世界行動模型:具身AI的下一前沿
World Action Models: The Next Frontier in Embodied AI
May 12, 2026
作者: Siyin Wang, Junhao Shi, Zhaoyang Fu, Xinzhe He, Feihong Liu, Chenchen Yang, Yikang Zhou, Zhaoye Fei, Jingjing Gong, Jinlan Fu, Mike Zheng Shou, Xuanjing Huang, Xipeng Qiu, Yu-Gang Jiang
cs.AI
摘要
視覺-語言-行動(VLA)模型在具身策略學習中已展現出強大的語義泛化能力,然而此類模型僅學習反應式的觀測-動作映射,並未明確建模物理世界在干預下如何演變。為解決此限制,日益增多的研究將世界模型(即環境動態的預測模型)整合至動作生成流程中。我們將此新興範式稱為「世界行動模型」(World Action Models, WAMs):此類具身基礎模型統一了預測性狀態建模與動作生成,目標在於建立未來狀態與動作的聯合分佈,而非僅針對動作本身。然而,現有文獻在架構、學習目標及應用場景上仍顯零散,缺乏統一的理論框架。本文正式定義WAMs,釐清其與相關概念的區別,並追溯奠定此範式的VLA與世界模型研究之基礎與早期整合。我們將現有方法組織為級聯式與聯合式WAMs的結構化分類體系,並進一步依據生成模態、條件化機制及動作解碼策略進行細分。同時,系統性分析推動WAMs發展的數據生態系統,涵蓋機器人遠端操作、便攜式人類示範、模擬環境及網際網路規模的自我中心影片,並綜合歸納以視覺真實性、物理常識及動作合理性為核心的新興評估協議。整體而言,本綜述首次系統性闡述WAMs領域全景,釐清主要架構範式及其權衡取捨,並指出此快速演進領域中的開放性挑戰與未來機遇。
English
Vision-Language-Action (VLA) models have achieved strong semantic generalization for embodied policy learning, yet they learn reactive observation-to-action mappings without explicitly modeling how the physical world evolves under intervention. A growing body of work addresses this limitation by integrating world models, predictive models of environment dynamics, into the action generation pipeline. We term this emerging paradigm World Action Models (WAMs): embodied foundation models that unify predictive state modeling with action generation, targeting a joint distribution over future states and actions rather than actions alone. However, the literature remains fragmented across architectures, learning objectives, and application scenarios, lacking a unified conceptual framework.

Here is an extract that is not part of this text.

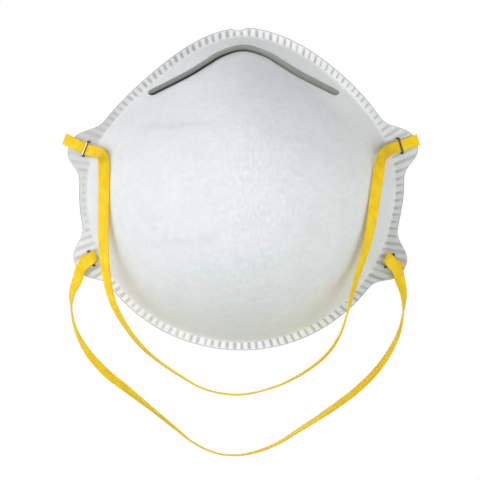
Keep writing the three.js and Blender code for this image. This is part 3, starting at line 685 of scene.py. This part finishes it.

We formally define WAMs and disambiguate them from related concepts, and trace the foundations and early integration of VLA and world model research that gave rise to this paradigm. We organize existing methods into a structured taxonomy of Cascaded and Joint WAMs, with further subdivision by generation modality, conditioning mechanism, and action decoding strategy. We systematically analyze the data ecosystem fueling WAMs development, spanning robot teleoperation, portable human demonstrations, simulation, and internet-scale egocentric video, and synthesize emerging evaluation protocols organized around visual fidelity, physical commonsense, and action plausibility. Overall, this survey provides the first systematic account of the WAMs landscape, clarifies key architectural paradigms and their trade-offs, and identifies open challenges and future opportunities for this rapidly evolving field.